In [1]:
import torch
from transformers import RobertaTokenizerFast
from datasets import load_dataset
import numpy as np
import os
import dotenv

In [3]:
# load .env file
dotenv.load_dotenv()

True

In [42]:
MAX_LENGTH = 32
DATA_PATH = os.getenv("DATA_PATH")

In [3]:
# Load the tokenizer for the RoBERTa model

tokenizer = RobertaTokenizerFast.from_pretrained('roberta-base', add_prefix_space=True)

In [4]:
tokenizer("some sentence")

{'input_ids': [0, 103, 3645, 2], 'attention_mask': [1, 1, 1, 1]}

In [5]:
# Load the dataset from hugging face

dataset = load_dataset("telord/ner-mountains-first-dataset")

In [6]:
dataset

DatasetDict({
    train: Dataset({
        features: ['sentence', 'tokens', 'labels'],
        num_rows: 3064
    })
    test: Dataset({
        features: ['sentence', 'tokens', 'labels'],
        num_rows: 340
    })
})

In [22]:
# function to prepare dataset for training 
# function solves the problem of subtokens and special tokens

def prepare_dataset(data, tokenizer, max_length):
    # tokenize the dataset
    tokenized_inputs = tokenizer(data["tokens"],
                                 truncation=True,
                                 padding="max_length",
                                 max_length=MAX_LENGTH,
                                 is_split_into_words=True,
                                 return_tensors="pt",
                                 return_attention_mask=True) 
    
    new_labels = [] # processed labels
    
    for i, label in enumerate(data["labels"]):
        word_id = tokenized_inputs.word_ids(batch_index=i) # get word ids 
                
        new_label = [] # processed one label
        for j in word_id:
            if j is None:
                new_label.append(0) # give label 0 for spacial tokens (<pad>, <s>, </s>)
            else:
                new_label.append(int(label[j] != 0)) # for each subword give its word label
        new_labels.append(new_label)
    
    new_labels = torch.Tensor(new_labels) # convert to Tensor
    tokenized_inputs["labels"] = new_labels
    
    return tokenized_inputs

In [23]:
# create torch dataset object

class CustomRoBERTaDataset(torch.utils.data.Dataset):
    def __init__(self, input_ids, attention_mask, labels, max_length):
        self.input_ids = input_ids
        self.attention_mask = attention_mask
        self.labels = labels

    def __len__(self):
        return len(self.input_ids)

    def __getitem__(self, idx):
        return {
            'input_ids': self.input_ids[idx],
            'attention_mask': self.attention_mask[idx],
            'labels': self.labels[idx]
        }

In [24]:
# train data
train_data = prepare_dataset(data=dataset["train"],
                             tokenizer=tokenizer,
                             max_length=MAX_LENGTH)

# test data
test_data = prepare_dataset(data=dataset["test"],
                             tokenizer=tokenizer,
                             max_length=MAX_LENGTH)

In [35]:
# create datasets
train_dataset = CustomRoBERTaDataset(train_data["input_ids"],
                                     train_data["attention_mask"],
                                     train_data["labels"], max_length=MAX_LENGTH)

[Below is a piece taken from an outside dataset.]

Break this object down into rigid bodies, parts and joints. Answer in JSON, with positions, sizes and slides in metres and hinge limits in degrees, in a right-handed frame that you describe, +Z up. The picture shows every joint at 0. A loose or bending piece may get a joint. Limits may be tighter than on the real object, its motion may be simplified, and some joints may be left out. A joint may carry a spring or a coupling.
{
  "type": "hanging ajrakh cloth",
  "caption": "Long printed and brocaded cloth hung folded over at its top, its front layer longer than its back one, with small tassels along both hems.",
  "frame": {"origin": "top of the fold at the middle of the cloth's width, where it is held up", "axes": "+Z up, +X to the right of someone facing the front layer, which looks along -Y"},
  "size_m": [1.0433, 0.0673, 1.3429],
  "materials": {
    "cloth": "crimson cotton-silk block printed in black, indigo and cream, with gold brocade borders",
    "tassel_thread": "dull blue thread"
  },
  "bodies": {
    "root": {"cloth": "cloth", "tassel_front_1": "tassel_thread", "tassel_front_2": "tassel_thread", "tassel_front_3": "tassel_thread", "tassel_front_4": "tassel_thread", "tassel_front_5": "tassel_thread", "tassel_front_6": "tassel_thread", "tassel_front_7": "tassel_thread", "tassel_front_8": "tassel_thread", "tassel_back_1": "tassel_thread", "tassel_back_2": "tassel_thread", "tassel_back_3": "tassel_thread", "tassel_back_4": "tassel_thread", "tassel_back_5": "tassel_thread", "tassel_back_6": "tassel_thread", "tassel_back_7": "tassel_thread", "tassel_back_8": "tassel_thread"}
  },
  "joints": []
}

test_dataset = CustomRoBERTaDataset(test_data["input_ids"],
                                    test_data["attention_mask"],
                                    test_data["labels"], max_length=MAX_LENGTH)

In [36]:
# save datasets

torch.save(train_dataset, os.path.join(DATA_PATH, "processed_train_dataset.pt"))
torch.save(test_dataset, os.path.join(DATA_PATH, "processed_test_dataset.pt"))

In [39]:
# calculate the percentage of instances without mentioning mountains

s = 0
for lst in dataset["train"]["labels"]:
    lst = list(map(lambda x: int(x != 0), lst))
    s += any(lst)
s / len(dataset["train"]["labels"])

0.5003263707571801